Agora, para a visitar, sai de casa mal o dia desponta, de uma aldeia de Vila do Conde, e apanha vários meios de transporte até chegar à unidade da Santa Casa da Misericórdia de Mirandela, para dar um carinho, ver como passou a noite, se o seu estado de saúde evoluiu, se há alguma réstia de esperança. A alternativa é demasiado dolorosa: esquecer, deixar de ver a mãe, esperar que lhe liguem com notícias – boas ou más.

Há finalmente um destino para o interior despovoado. Transforma-se em abrigo de velhos. Extrema ironia, esta. Um país que deixou tal geografia perder quase tudo, envia os seus idosos para as camas vazias de unidades de saúde, construídas muitas delas com verbas europeias com o intuito de tornar o território mais equilibrado. Nesta nação tão desigual, faltam vagas para os velhos nos hospitais do litoral, junto das atrativas grandes cidades.

Em poucas décadas, o rosto país do país transfigurou-se. Saíram os homens, primeiro para a Europa, à procura de vida melhor; saíram os jovens, para as universidades das grandes cidades, e não mais voltaram. Simplesmente, não tinham para onde voltar. Aquilo a que chamamos cidade, com serviços, escolas, hospitais, emprego, gente, desapareceu. Talvez para sempre.

Uma nova realidade desponta, preocupa. Portugal envelhece. Há cada vez mais portugueses a viver mais tempo, sem que isso signifique viver melhor. As filhas, eternas cuidadoras, entraram no mercado de trabalho, deixando vaga uma função que sempre fora delas. E os velhos tornam-se, não raro, num problema sem solução. A esta nova realidade, os decisores políticos prestam pouca ou quase nenhuma atenção. Olhamos em volta e percebemos não haver resposta, eficaz, digna para quem é velho e familiar de velho com recursos modestos. Existem cerca de 25 unidades de cuidados continuados e paliativos. Insuficientes e notoriamente inadequadas às necessidades.

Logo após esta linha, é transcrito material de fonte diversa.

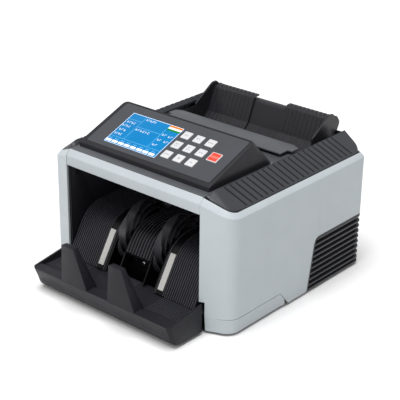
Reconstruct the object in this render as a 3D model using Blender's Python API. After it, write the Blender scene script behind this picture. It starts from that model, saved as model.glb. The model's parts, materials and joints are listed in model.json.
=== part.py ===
"""Banknote counting machine, built as separate named pieces in millimetres and stored in metres.

Machine frame: X across (0 is the middle), Y from the front bezel's face towards the rear,
Z up from the table. The machine_frame empty moves everything so that the part's own origin
is the bottom centre of its bounding box.
"""
import math

import bmesh
import bpy
from mathutils import Vector

MM = 0.001
GAP = 0.3                      # clearance between neighbouring solids

# Casing
WIDTH = 280.0                  # across the two side covers
DEPTH = 272.0                  # front bezel face to rear panel
WALL = 2.5
OPENING_X = 103.3              # half width of the stacker opening
OPENING_TOP = 145.0
DECK_Z = 164.4                 # top of the deck the display head stands on
RIM_FALL = 0.46                # fall of the front rim per millimetre outwards
RIDGE = (107.6, 169.7)         # X, Z of the ridge along the inner edge of each shoulder
RIDGE_START = 22.0             # depth at which the ridge reaches its full height
SHOULDER_END = 261.0           # rear end of the shoulders, in front of the rear rim
CHAMFER = 5.8                  # width of the sloping rim, seen from above
SKIRT_Z = 21.6                 # step line between side cover and base pan
COVER_Z = 3.0                  # lowest edge of the side covers
VENT_Z = 69.8                  # top of the rear vent grilles
FRONT_REACH = 64.0             # stacker fingers in front of the bezel
REAR_REACH = 272.0             # hopper wings and rear panel behind the bezel
FOOT_HEIGHT = 2.7

# Display head
HEAD_X = 100.0
HEAD_FRONT = (18.0, 169.8)     # Y, Z of the fascia's front edge
HEAD_TILT = math.radians(21.0)
HEAD_SLOPE = 84.8              # length of the fascia up the slope
HEAD_REAR_Y = 130.8
KEY_PITCH = 18.0
KEY_SIZE = 11.7
START_KEY_SIZE = 14.4
LCD_BOX = (-73.0, 14.2, 7.5, 70.0)

# Shafts: (Y, Z) of each axis
STACKER_AXIS = (52.0, 62.0)
MOTOR_AXIS = (120.0, 45.0)
FEED_AXIS = (186.0, 106.0)
PICKUP_AXIS = (217.4, 111.5)
RAIL_AXIS = (254.0, 156.0)
SHAFT_R = 4.0
FEED_ROLLER_R = 16.0
PICKUP_ROLLER_R = 14.0
FRAME_X = 100.8                # inner face of each frame plate
FRAME_T = 2.0
PULLEY_X = (-118.0, -108.0)
PULLEY_R = {"motor": 8.0, "feed": 14.0, "pickup": 9.0, "stacker": 18.0}
WHEEL_R = 44.0
WHEEL_X = 22.0                 # inner side of each finger wheel
WHEEL_WIDTH = 12.0

# Hopper
GUIDE_INNER_X = 24.4
GUIDE_OUTER_X = 93.0
BED_X = 60.0
PINION_XYZ = (0.0, 254.0, 135.0)
PINION_R = 8.0
PINION_TEETH = 16

# Colours (linear RGB), roughness, metallic
FINISHES = {
    "shell_grey": ((0.47, 0.52, 0.55), 0.42, 0.0),
    "charcoal": ((0.075, 0.08, 0.085), 0.55, 0.0),
    "black_plastic": ((0.02, 0.02, 0.022), 0.5, 0.0),
    "key_white": ((0.85, 0.85, 0.85), 0.4, 0.0),
    "key_red": ((0.85, 0.09, 0.04), 0.4, 0.0),
    "display": ((0.01, 0.28, 0.8), 0.2, 0.0),
    "off_white": ((0.6, 0.6, 0.56), 0.6, 0.0),
    "rubber": ((0.03, 0.03, 0.03), 0.8, 0.0),
    "steel": ((0.6, 0.6, 0.62), 0.3, 1.0),
    "board_green": ((0.02, 0.16, 0.05), 0.5, 0.0),
}


# ---------------------------------------------------------------- outlines

def fillet_path(corners, radii, steps=5):
    """Open polyline through corners, with an arc at each inner corner that has a radius."""
    path = [tuple(corners[0])]
    for before, here, after, radius in zip(corners, corners[1:], corners[2:], radii[1:]):
        a = Vector(before) - Vector(here)
        b = Vector(after) - Vector(here)
        angle = a.angle(b)
        if radius <= 0.0 or angle > math.pi - 0.01:
            path.append(tuple(here))
            continue
        reach = radius / math.tan(angle / 2)
        middle = (a.normalized() + b.normalized()).normalized()
        centre = Vector(here) + middle * (radius / math.sin(angle / 2))
        start = Vector(here) + a.normalized() * reach - centre
        end = Vector(here) + b.normalized() * reach - centre
        sweep = start.angle_signed(end)
        for i in range(steps + 1):
            turn = math.atan2(start.y, start.x) - sweep * i / steps
            path.append((centre.x + radius * math.cos(turn), centre.y + radius * math.sin(turn)))
    path.append(tuple(corners[-1]))
    return path


def offset_corners(corners, inset):
    """Corners of an open polyline moved to its left by inset, end points square to their segments."""
    lines = []
    for a, b in zip(corners, corners[1:]):
        run = (Vector(b) - Vector(a)).normalized()
        normal = Vector((-run.y, run.x))
        lines.append((Vector(a) + normal * inset, run))
    moved = [tuple(lines[0][0])]
    for (p, d), (q, e) in zip(lines, lines[1:]):
        cross = d.x * e.y - d.y * e.x
        along = ((q - p).x * e.y - (q - p).y * e.x) / cross
        moved.append(tuple(p + d * along))
    last = Vector(corners[-1]) - Vector(corners[-2])
    normal = Vector((-last.y, last.x)).normalized()
    moved.append(tuple(Vector(corners[-1]) + normal * inset))
    return moved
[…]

À beira de um ato eleitoral, os partidos devem apresentar propostas também para os nossos velhos mais frágeis. O morrer, ou como morrer, é ato de extrema dignidade. Que medidas apresentam para esta franja da população terminar os seus dias sem dor, perto do carinho de quem a ama? Usar estes cidadãos para preencher espaços desertos, a centenas de quilómetros de casa, de todo não será o desenlace aceitável.